Problem statement ->
Go through the entries below and count the lines holding the word "from". Reply with only the number, please.

Entries with model source code ->
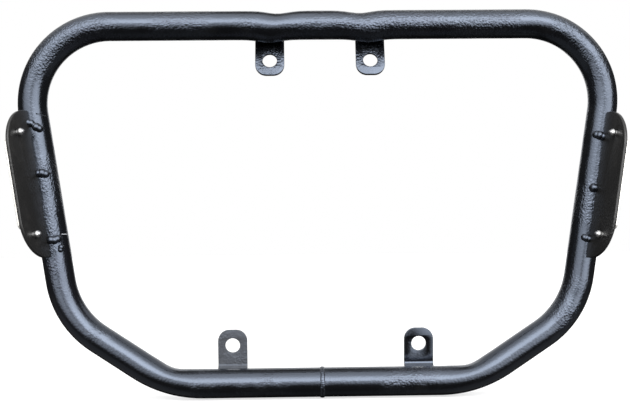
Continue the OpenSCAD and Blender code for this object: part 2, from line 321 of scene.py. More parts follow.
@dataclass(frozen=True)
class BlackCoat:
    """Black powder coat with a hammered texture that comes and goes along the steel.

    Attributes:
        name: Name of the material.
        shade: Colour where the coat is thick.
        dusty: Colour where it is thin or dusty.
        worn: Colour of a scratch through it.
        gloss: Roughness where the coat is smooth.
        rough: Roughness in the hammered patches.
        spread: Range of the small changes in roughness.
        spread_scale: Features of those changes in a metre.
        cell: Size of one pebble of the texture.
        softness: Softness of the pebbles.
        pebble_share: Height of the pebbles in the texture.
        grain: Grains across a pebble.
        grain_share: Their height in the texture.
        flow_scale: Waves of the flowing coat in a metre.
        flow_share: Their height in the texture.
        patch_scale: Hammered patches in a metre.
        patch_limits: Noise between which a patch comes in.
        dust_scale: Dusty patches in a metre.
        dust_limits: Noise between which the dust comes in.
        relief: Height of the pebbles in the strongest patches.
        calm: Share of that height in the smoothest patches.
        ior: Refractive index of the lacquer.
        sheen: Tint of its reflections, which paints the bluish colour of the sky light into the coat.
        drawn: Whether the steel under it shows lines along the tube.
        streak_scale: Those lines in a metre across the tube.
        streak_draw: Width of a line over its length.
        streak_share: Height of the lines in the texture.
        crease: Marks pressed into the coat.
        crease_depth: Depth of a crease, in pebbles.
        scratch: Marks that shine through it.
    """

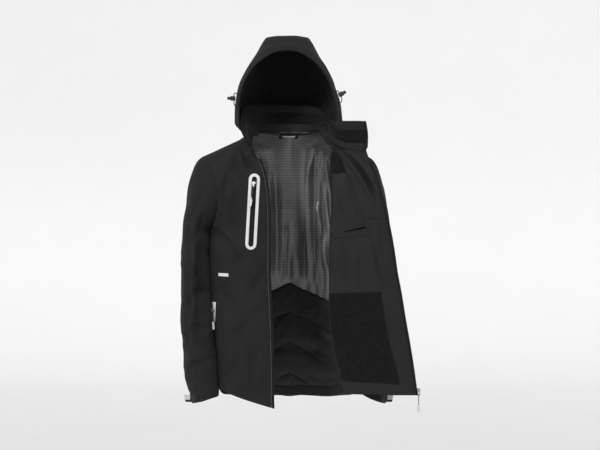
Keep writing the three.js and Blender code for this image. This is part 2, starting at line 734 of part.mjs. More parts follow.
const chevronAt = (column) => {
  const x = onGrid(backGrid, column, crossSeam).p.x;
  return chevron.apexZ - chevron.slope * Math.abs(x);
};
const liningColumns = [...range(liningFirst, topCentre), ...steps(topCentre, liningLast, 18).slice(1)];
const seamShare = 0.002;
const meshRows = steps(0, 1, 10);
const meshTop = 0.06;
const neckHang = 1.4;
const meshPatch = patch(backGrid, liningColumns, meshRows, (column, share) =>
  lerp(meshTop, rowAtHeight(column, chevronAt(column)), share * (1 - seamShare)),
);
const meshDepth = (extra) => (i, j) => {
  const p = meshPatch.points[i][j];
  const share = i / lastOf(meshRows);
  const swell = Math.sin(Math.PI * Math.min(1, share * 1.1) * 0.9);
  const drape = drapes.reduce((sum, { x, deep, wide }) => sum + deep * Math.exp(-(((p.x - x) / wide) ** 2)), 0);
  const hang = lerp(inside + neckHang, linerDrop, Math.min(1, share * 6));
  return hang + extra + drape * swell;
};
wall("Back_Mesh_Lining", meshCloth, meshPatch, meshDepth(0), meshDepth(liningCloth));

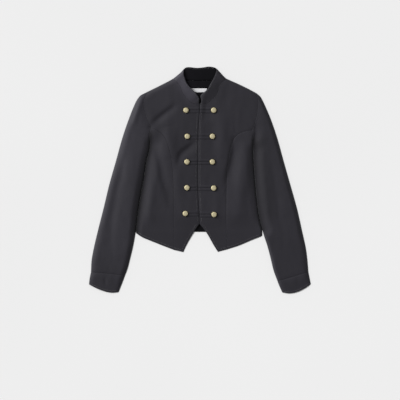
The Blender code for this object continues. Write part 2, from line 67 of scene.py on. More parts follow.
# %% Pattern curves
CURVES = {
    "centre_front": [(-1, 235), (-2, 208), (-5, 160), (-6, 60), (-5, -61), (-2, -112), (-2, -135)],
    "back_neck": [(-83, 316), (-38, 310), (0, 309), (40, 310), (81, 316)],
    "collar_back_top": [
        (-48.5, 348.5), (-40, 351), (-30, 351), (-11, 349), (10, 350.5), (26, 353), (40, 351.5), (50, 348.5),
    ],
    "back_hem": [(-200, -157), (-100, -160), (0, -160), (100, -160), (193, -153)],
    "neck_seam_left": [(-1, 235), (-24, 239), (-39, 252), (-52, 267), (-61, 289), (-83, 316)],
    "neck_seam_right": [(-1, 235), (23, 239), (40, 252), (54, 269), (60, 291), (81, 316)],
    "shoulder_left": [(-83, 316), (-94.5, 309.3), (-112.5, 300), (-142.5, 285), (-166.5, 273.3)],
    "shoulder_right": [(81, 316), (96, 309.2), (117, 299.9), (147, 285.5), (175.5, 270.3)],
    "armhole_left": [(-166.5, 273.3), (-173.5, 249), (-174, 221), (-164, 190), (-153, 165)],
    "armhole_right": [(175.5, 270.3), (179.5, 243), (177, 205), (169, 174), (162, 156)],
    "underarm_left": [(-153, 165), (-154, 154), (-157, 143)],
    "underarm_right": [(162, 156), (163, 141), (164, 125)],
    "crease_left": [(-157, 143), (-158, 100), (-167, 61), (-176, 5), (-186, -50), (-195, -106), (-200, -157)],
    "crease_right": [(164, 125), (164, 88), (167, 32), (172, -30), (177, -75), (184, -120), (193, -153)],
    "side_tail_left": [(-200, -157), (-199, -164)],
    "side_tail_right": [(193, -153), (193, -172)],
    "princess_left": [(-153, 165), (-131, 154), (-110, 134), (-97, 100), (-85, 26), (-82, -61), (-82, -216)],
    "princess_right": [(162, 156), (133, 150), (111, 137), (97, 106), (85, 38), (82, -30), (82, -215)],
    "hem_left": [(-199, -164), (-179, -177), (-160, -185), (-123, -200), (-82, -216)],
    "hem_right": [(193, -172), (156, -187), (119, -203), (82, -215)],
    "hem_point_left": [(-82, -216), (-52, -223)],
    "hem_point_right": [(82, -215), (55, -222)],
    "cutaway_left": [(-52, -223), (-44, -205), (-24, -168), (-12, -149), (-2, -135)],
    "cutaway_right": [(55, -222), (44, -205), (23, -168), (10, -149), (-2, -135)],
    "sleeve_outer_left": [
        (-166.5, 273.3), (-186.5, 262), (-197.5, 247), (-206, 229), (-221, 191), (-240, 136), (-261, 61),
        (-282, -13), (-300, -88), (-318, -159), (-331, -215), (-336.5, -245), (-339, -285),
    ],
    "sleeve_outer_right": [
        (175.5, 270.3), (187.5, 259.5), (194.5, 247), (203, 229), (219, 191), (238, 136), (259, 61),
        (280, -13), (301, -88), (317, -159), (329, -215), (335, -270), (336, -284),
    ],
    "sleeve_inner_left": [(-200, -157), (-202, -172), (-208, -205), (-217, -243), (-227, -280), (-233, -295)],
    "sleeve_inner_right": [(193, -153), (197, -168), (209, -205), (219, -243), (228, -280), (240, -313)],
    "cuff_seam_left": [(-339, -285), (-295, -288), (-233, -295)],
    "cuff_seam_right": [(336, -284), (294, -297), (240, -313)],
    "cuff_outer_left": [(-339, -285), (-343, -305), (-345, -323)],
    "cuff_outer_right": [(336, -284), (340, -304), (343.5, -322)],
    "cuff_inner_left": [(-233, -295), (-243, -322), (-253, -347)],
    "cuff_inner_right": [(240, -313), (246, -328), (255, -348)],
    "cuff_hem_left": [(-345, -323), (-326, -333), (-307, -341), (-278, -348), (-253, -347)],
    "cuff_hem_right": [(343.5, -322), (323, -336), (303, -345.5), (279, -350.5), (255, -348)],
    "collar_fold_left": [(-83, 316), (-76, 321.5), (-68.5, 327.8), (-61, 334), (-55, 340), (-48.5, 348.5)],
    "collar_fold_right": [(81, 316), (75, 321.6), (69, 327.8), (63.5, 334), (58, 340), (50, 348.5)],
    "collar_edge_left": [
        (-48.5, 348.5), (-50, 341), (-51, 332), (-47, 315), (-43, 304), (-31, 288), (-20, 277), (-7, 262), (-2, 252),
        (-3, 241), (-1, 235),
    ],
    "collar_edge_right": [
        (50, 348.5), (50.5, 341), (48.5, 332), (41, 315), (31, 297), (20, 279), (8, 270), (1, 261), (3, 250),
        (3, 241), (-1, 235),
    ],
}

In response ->
2